I remember reading an article in Fast Company last summer with a headline of, “Charities are Spamming You Because it Works.” I’ll admit, at first I was a little incensed that a business publication would be broadly painting nonprofits as spammers. It’s a poor choice of words when what they are really trying to say is that nonprofits are using multi-channel direct response marketing and it’s working for many organizations.
This is not exactly an earth shattering insight. For years nonprofits have used direct response mechanisms for fundraising such as mail, email and phone. Many organizations are getting increasingly sophisticated with their direct response efforts by creating multi-channel or integrated fundraising campaigns that make a coordinated ask across channels.
But here’s the insight that this article misses – some organizations are strategically using multi-channel direct response marketing and getting results, while others are simply playing a volume game. Let me unpack what I mean by that.
Some organizations strategically and wisely use direct response marketing for fundraising (perhaps that’s you!). This includes direct mail, email, and telephone channels. But, there are many organizations who use direct response and believe that they more they send, the more they raise. The latter group is playing a volume game to reach their goals and grow their fundraising program.
And why should they not believe this? After all, industry experts have propagated this idea for years and to some extent, it’s true. Sending more can help you raise more. But as organizations see a drop off in response rates, open rates, and so on, the answer is not sending more emails, mailing more letters or making more phone calls. In fact, this is a key opportunity for charities to ask themselves – why are we having to ask so much in order to reach our goals?
I certainly won’t deny that you’ll only see a portion of your response rate with each ask and so sometimes it makes sense to follow up. But what could you do beyond the ask to make your annual fundraising appeal more effective?

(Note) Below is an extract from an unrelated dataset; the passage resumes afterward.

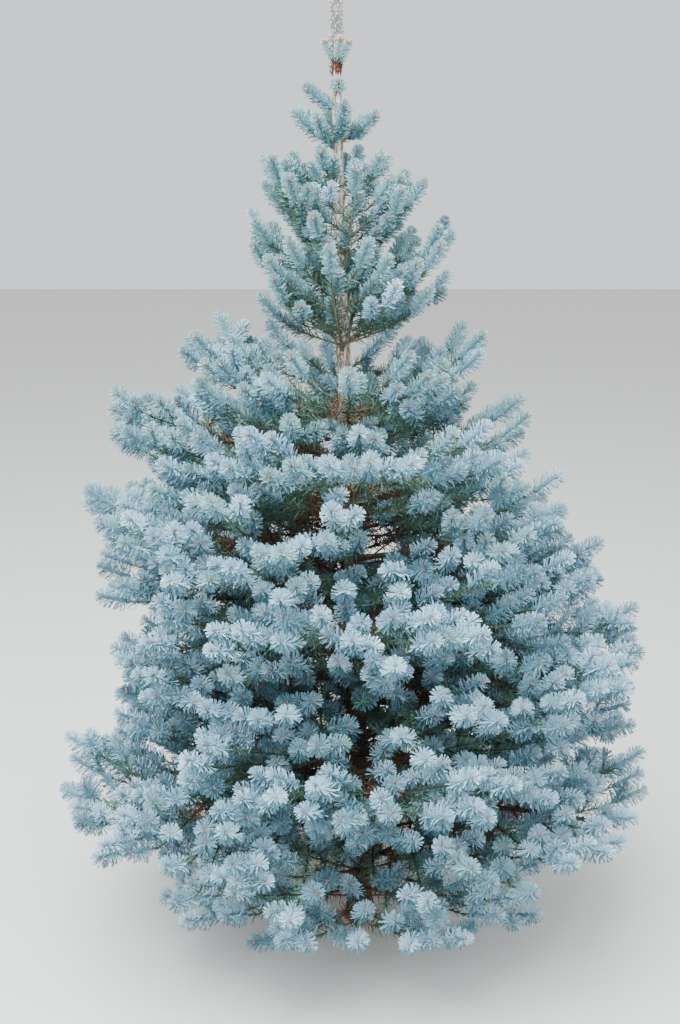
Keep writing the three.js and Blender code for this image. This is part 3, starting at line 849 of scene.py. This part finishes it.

When we look beyond asking tactics to improve our fundraising outcomes, we are presented with an opportunity to rethink our understanding of what goes into multi-channel and integrated fundraising campaigns.
In 2019 we need a new definition of what integrated fundraising means. We need to understand it requires a holistic approach to relationship building with donors, especially annual-level donors. We need to consider the whole ecosystem of asks and communications that build relationships and lead to fundraising success. Communications that support fundraising campaigns are a key piece of this that will help your organization cultivate donors and reduce the spammy-ness of your campaigns.
When you think of authentic donor communications, you may think of pieces like newsletters, donor-specific social media content, thank you letters, gratitude reports, and annual reports. All of these communications play an important role in cultivating donors over the long term. But how many communications do you send out a year that specifically prime your donors for the launch of a campaign? I would guess not that many.
The benefit of strategically using donor communications in this way is that your organization starts a conversation that leads into the ask you want to make. You lay the groundwork for messaging, narrative, storytelling, and ultimately the ask. Anytime you create a fundraising campaign plan, like for your year-end fundraising campaign, there’s an opportunity to factor in this kind of communication.
Let me give you a concrete example.
A homeless shelter plans to raise money for its facility in December. They know they want to send a direct mail letter and several emails over the course of the month. They also have some stewardship plans in place to follow up with donors after they give.
Now on their regular communications calendar, they know that donors will receive an email newsletter in both October and November as well as a special gratitude email around Thanksgiving. Plus, they will be posting on their social media channels.
Those newsletters in October and November are opportunities to start the conversation that leads to their year-end fundraising ask. They could do this by sharing content that:
- Highlights the need for homeless shelters in their community
- Makes a case for their particular shelter model and why it’s more effective
- Speaks to the impact homelessness has on people’s lives
By increasing donors’ exposure to these narratives and arguments before we roll out the asking portion of the campaign, we are already leading the conversation rather than springing it on them with the first annual appeal. This is a strategic (and maybe elegant) way to think through your next integrated fundraising campaign. One that turns down the noise in favor of focus, effectiveness, and relationship building.